I’m excited about Mavis et al. It seems like there are endless brine evaporation operations crawling towards production, and even though their Argentina brines are ILC’s main focus, there’s really nothing like smashing open a good pegmatite. The granite-like rock is formed as the final stage of magma crystallisation and is characterised by its very large crystals; it frequently contains sizeable precious stones and a variety of rare-earths from which ILC hopes to extract both the lithium and caesium that have been identified.
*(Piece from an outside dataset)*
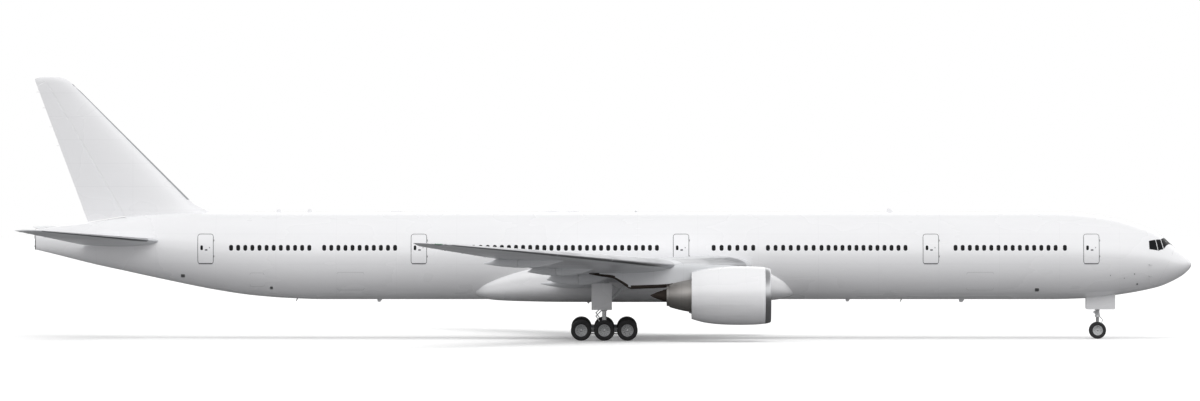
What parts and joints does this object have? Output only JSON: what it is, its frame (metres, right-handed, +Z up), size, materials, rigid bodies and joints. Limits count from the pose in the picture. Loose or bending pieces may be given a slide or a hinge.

When rare-metal pegmatites solidify, the host rocks adjacent to the pegmatite may be enriched by the associated fluids, and what is known as a dispersion halo forms around the pegmatite body. Normally the extent of the rare-metal alteration halo is within a few meters of the pegmatite, but notably, the pegmatite belts at Mavis and Raleigh exhibit alteration halos in the order of tens of metres wide, representing some of the broadest and strongest host-rock lithium anomalies observed around the world.

A previous drill returned lithium concentrations as high as 3.08% in the Mavis Lake pegmatite, and we are hoping for further good news as the arctic temperatures at the site begin to subside this week, permitting work to continue. The budgeted exploration expenditures will be wholly funded by Pioneer as part of their earn-in on the project, and a $1 million budget has been allocated across both the Mavis and Raleigh projects.

Automakers with facilities in Ontario like GM, Ford, Toyota and Chrysler are all developing EV’s to compete with Tesla, and are currently sourcing lithium for their power plants. ILC’s focus on the area is no surprise then and with an established global lithium giant serving as advisor they are more likely to survive the winter than most.